The more time passes, the more impressive the work of Tererence Davies gets. At worse, his few, and sadly too far between, films are perhaps stately. At their best, they’re absolutely indelible. Benediction (April 29, 30) is the perfect subject for the sort of lush yet hard-edged nostalgia Davies specializes in…as in his Distant Voices Still Lives (1989) and his underpraised adaptation of Terence Ratigan’s The Deep Blue Sea (2012), Rachel Weisz’ best movie. The master’s subject here is Sigfried Sassoon, a hero of World War I who turned against that war, first in verse and then in political action. Unlike the generation mowed down in the trenches, Sassoon (played in older age by Peter Capaldi) lived to have a long literary career, and a string of male lovers including that noted matinee idol Ivor Novello (Jeremy Irvine). 
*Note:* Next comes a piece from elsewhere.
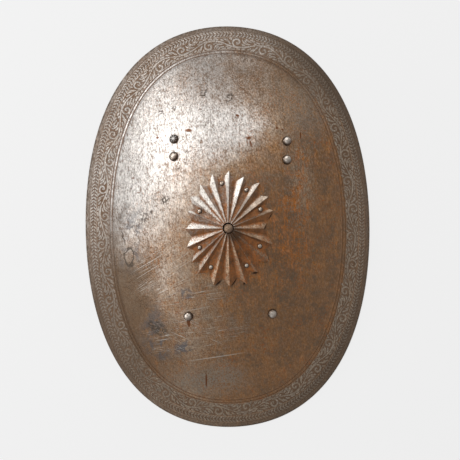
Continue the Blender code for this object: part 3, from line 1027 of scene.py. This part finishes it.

American Justice on Trial 

Huey Newton, a founding member of the Black Panther party, was a charismatic young man as conversant with guns as he was with a piano keyboard. Andrew Abrahams and Herb U. Ferrette’s excellent American Justice on Trial tells of how Newton was accused of killing one Oakland PD office and wounding another. This compact (40 minutes) and visually rich documentary unfolds in the tinderbox summer of 1968. The story has only-in-the Bay Area quirkiness—as in footage of defense lawyer Charles Garry in his bathing suit, striking a yoga pose. But there was nothing funny about the threat of armed insurrection if Newton had been sent to the gas chamber…and the question of whether this public figure could get a fair trial. This focuses with rigor on the trial itself; it bypasses the fact that Newton was, before and after this case, a man prone to violence that went beyond self-defense. (At the time of the police shooting, Newton had just come off probation for stabbing a man; this matter is excluded here, just as it would have been for a juror in a murder trial.)  

'Land of Gold'

Land of Gold

Nixon in China’s music gets around a bit; it was used to good effect in Luca Guadagnino’s 2009 I Am Love, for example. The opera’s composer John Adams collaborated with composer Peter Sellers on Girls of the Golden West, a modern piece about the original female ‘49ers and their voyage to California. John Else’s documentary Land of Gold excerpts the production and interviews singer Julia Bullock. Conservatory students from SF Opera’s Adler Fellows program, perform before the documentary to help celebrate the magnificent Castro Theatre’s centennial. It’s a free show, but RSVPs are required. Fans of Western women are further directed to Bitterbrush (April 24). It’s Emelie Mahdavian’s sumptuously photographed (by Derek Howard and Alejandro Mejia) documentary about a pair of cattle women escorting the steers over the mountains and through the prairie. Director Mahdavian will be there in person.

Cha Cha Real Smooth

Closing night is Cha Cha Real Smooth—director and star Cooper Raiff’s tale of a recent college grad with no aims ending up as an emcee at Long Island bar mitzvahs. It co-stars Leslie Mann and Dakota Johnson.